Read the listing below and copy out every line that holds "handed".

[Structured object records]
┄┄┄┄┄┄
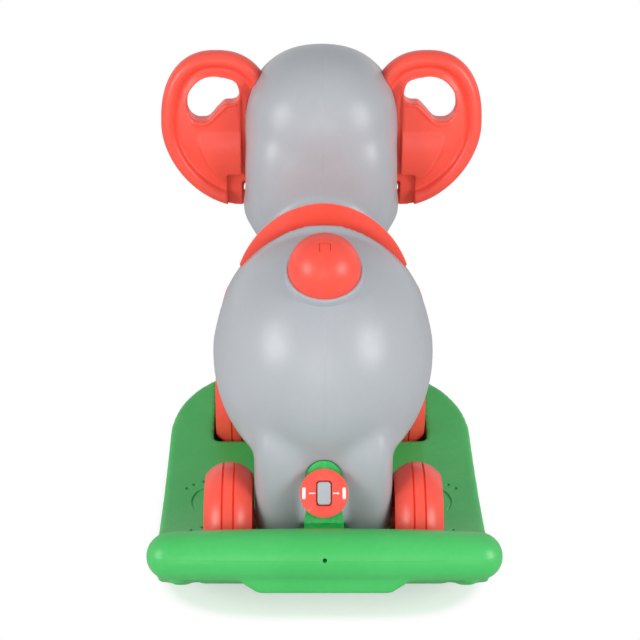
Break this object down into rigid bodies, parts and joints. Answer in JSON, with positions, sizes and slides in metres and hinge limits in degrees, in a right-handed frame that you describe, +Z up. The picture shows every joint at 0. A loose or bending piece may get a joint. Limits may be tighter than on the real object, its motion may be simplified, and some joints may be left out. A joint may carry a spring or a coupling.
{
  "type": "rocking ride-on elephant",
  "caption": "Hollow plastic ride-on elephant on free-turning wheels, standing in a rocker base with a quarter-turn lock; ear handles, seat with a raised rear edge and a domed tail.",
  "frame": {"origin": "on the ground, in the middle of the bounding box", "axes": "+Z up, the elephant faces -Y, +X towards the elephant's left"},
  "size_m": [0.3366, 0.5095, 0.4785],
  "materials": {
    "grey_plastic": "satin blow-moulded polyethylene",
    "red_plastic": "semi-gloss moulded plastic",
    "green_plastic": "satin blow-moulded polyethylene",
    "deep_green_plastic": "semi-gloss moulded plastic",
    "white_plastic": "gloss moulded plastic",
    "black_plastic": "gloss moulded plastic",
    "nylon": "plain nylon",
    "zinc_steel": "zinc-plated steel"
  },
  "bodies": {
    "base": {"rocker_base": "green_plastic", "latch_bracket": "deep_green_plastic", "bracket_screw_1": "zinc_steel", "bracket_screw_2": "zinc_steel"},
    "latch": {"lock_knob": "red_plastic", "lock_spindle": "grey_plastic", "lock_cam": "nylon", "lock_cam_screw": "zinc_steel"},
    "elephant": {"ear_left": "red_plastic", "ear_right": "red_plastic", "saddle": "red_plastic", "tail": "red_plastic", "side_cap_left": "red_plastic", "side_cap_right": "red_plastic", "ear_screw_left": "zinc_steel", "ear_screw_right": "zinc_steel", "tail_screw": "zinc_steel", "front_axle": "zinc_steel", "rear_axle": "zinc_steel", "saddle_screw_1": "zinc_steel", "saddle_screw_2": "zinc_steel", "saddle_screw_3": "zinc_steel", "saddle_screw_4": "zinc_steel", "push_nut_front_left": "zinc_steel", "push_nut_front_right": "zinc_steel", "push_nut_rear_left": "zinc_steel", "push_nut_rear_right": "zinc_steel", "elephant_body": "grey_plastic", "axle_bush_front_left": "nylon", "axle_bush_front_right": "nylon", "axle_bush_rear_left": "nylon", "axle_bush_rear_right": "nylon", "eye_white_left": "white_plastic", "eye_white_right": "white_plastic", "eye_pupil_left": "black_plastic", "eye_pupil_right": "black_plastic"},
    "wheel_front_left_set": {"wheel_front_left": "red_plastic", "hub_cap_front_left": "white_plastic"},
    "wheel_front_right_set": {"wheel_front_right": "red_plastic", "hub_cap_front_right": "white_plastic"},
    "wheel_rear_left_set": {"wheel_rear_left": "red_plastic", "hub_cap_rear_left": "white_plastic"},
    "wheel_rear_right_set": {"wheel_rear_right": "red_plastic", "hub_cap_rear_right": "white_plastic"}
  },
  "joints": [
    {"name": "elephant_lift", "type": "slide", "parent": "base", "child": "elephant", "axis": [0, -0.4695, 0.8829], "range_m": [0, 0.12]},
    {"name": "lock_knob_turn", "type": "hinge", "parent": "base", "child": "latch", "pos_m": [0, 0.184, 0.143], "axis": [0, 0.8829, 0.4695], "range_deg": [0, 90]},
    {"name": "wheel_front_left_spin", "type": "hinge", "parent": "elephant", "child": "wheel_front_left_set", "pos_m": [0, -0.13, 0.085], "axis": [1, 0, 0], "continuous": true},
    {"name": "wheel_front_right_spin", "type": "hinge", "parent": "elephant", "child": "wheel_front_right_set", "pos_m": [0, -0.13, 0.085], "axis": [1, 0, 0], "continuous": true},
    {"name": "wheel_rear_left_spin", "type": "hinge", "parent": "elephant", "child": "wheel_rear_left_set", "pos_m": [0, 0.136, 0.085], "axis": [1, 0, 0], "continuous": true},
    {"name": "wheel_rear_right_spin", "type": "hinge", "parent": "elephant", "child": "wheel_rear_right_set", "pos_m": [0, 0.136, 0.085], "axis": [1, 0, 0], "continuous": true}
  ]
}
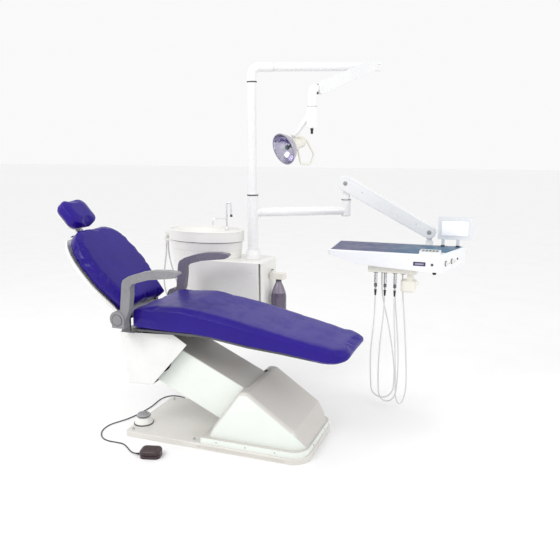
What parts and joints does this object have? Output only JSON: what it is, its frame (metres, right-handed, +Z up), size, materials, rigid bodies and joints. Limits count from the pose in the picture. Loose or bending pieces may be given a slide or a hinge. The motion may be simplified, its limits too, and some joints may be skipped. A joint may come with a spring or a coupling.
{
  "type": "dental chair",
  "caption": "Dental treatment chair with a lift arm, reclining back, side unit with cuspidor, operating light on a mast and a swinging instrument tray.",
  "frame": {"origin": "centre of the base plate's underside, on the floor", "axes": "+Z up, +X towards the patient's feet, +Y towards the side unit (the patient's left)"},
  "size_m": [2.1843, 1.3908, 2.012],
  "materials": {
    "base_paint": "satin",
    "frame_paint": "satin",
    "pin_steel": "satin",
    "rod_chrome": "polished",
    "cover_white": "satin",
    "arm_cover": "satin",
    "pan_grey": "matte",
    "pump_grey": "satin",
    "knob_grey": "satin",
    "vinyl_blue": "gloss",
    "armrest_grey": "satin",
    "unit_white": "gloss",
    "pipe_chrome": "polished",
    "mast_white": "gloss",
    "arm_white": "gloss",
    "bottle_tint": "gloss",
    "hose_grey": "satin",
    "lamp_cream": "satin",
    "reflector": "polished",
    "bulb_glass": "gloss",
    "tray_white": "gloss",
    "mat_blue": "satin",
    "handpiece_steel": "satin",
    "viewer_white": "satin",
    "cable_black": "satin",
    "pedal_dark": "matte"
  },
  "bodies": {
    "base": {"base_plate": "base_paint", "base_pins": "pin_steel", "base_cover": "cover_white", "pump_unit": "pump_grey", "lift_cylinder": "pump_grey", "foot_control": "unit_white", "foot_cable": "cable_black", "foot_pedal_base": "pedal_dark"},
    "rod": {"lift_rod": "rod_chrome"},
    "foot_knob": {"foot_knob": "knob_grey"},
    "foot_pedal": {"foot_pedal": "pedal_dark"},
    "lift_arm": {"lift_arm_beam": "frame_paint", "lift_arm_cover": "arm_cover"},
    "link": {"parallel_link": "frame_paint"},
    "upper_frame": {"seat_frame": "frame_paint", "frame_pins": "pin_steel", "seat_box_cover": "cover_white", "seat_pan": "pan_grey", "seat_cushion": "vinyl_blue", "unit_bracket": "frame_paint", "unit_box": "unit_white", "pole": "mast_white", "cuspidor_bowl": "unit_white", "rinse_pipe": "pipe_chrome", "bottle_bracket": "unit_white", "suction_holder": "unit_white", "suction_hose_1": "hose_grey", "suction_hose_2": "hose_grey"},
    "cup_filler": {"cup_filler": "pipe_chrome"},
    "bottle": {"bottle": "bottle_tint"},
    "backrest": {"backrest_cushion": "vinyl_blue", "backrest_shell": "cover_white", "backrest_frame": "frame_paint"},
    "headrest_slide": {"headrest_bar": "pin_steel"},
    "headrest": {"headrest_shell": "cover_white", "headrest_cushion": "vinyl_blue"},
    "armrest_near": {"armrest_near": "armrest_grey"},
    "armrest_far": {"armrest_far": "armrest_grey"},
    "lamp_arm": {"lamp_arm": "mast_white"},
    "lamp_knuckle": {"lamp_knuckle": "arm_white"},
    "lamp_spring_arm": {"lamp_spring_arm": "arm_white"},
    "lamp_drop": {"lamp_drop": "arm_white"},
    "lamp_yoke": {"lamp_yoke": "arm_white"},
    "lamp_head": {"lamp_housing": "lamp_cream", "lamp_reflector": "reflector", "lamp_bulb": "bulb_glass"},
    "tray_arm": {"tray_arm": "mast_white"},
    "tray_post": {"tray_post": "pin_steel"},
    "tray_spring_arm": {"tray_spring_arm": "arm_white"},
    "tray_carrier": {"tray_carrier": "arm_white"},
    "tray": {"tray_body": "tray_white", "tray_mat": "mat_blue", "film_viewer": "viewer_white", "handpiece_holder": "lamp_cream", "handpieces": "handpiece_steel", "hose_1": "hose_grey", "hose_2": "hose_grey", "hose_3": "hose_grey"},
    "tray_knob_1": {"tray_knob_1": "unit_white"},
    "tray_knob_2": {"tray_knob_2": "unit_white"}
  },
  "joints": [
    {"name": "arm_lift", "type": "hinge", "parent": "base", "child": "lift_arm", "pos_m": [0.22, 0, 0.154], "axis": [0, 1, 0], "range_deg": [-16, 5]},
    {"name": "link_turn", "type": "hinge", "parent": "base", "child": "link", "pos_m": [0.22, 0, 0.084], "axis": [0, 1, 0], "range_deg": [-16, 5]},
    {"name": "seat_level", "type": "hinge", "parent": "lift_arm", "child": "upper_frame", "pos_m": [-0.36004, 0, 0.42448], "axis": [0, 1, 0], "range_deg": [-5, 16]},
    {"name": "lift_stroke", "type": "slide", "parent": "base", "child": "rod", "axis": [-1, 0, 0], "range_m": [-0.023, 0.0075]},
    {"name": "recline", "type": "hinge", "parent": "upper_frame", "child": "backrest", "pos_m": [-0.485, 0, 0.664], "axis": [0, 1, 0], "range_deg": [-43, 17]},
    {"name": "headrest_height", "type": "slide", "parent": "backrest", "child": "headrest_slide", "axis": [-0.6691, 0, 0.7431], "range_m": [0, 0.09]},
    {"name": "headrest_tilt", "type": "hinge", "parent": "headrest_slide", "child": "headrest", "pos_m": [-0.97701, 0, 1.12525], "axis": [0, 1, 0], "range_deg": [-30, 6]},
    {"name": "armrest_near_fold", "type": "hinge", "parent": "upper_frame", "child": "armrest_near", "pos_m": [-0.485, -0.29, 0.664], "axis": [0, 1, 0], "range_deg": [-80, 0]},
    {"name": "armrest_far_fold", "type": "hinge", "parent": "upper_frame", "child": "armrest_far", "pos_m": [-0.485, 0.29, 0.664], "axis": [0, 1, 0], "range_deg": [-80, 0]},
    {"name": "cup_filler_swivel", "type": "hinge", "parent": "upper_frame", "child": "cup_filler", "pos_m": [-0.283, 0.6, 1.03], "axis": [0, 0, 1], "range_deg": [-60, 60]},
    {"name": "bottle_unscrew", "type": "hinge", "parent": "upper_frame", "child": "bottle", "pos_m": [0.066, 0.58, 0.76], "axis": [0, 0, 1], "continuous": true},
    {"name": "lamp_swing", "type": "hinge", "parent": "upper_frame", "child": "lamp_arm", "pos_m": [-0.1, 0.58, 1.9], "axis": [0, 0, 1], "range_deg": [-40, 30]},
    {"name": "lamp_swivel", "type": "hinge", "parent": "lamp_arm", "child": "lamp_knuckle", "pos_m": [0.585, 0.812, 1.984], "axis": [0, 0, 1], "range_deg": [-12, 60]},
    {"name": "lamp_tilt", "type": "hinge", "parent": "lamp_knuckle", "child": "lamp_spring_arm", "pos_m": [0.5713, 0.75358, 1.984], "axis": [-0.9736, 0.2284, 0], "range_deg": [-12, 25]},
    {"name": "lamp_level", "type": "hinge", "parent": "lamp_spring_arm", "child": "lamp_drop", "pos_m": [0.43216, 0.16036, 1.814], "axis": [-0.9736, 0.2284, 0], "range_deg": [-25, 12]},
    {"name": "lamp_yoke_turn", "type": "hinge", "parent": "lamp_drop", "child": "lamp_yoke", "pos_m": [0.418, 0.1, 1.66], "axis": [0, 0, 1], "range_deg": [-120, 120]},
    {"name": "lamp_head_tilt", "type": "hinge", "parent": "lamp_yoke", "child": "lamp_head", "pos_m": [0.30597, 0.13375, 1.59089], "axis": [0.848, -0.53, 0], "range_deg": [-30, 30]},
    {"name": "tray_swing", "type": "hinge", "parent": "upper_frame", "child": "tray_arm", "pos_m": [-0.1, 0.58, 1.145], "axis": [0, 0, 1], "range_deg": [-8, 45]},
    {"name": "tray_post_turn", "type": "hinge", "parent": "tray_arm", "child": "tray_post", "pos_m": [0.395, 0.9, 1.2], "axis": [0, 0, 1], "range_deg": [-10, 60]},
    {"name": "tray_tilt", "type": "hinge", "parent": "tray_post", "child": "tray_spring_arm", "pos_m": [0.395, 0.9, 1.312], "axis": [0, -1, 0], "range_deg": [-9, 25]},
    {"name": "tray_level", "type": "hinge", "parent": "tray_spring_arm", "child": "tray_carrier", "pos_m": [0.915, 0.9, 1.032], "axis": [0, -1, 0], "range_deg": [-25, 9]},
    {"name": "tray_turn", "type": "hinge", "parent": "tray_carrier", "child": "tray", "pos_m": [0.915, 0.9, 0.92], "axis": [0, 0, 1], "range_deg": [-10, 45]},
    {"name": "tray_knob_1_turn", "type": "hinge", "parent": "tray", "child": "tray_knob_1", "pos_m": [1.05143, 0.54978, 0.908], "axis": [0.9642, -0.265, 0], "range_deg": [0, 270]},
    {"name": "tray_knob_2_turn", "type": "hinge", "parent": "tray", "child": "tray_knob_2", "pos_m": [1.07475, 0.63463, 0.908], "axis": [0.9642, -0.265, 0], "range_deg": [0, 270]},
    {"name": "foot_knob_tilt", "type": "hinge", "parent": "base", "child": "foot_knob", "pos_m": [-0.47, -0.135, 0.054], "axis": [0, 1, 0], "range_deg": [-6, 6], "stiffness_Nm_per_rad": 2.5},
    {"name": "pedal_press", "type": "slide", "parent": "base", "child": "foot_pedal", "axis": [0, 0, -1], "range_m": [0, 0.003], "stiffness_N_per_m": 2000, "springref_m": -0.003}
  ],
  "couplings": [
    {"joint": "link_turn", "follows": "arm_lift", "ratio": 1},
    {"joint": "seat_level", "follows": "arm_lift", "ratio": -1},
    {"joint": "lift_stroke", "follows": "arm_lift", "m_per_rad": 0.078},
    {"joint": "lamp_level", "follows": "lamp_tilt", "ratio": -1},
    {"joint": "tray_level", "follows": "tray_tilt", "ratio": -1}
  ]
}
┄┄┄┄┄┄
▶ [Solution for this exercise]
Break this object down into rigid bodies, parts and joints. Answer in JSON, with positions, sizes and slides in metres and hinge limits in degrees, in a right-handed frame that you describe, +Z up. The picture shows every joint at 0. A loose or bending piece may get a joint. Limits may be tighter than on the real object, its motion may be simplified, and some joints may be left out. A joint may carry a spring or a coupling.
What parts and joints does this object have? Output only JSON: what it is, its frame (metres, right-handed, +Z up), size, materials, rigid bodies and joints. Limits count from the pose in the picture. Loose or bending pieces may be given a slide or a hinge. The motion may be simplified, its limits too, and some joints may be skipped. A joint may come with a spring or a coupling.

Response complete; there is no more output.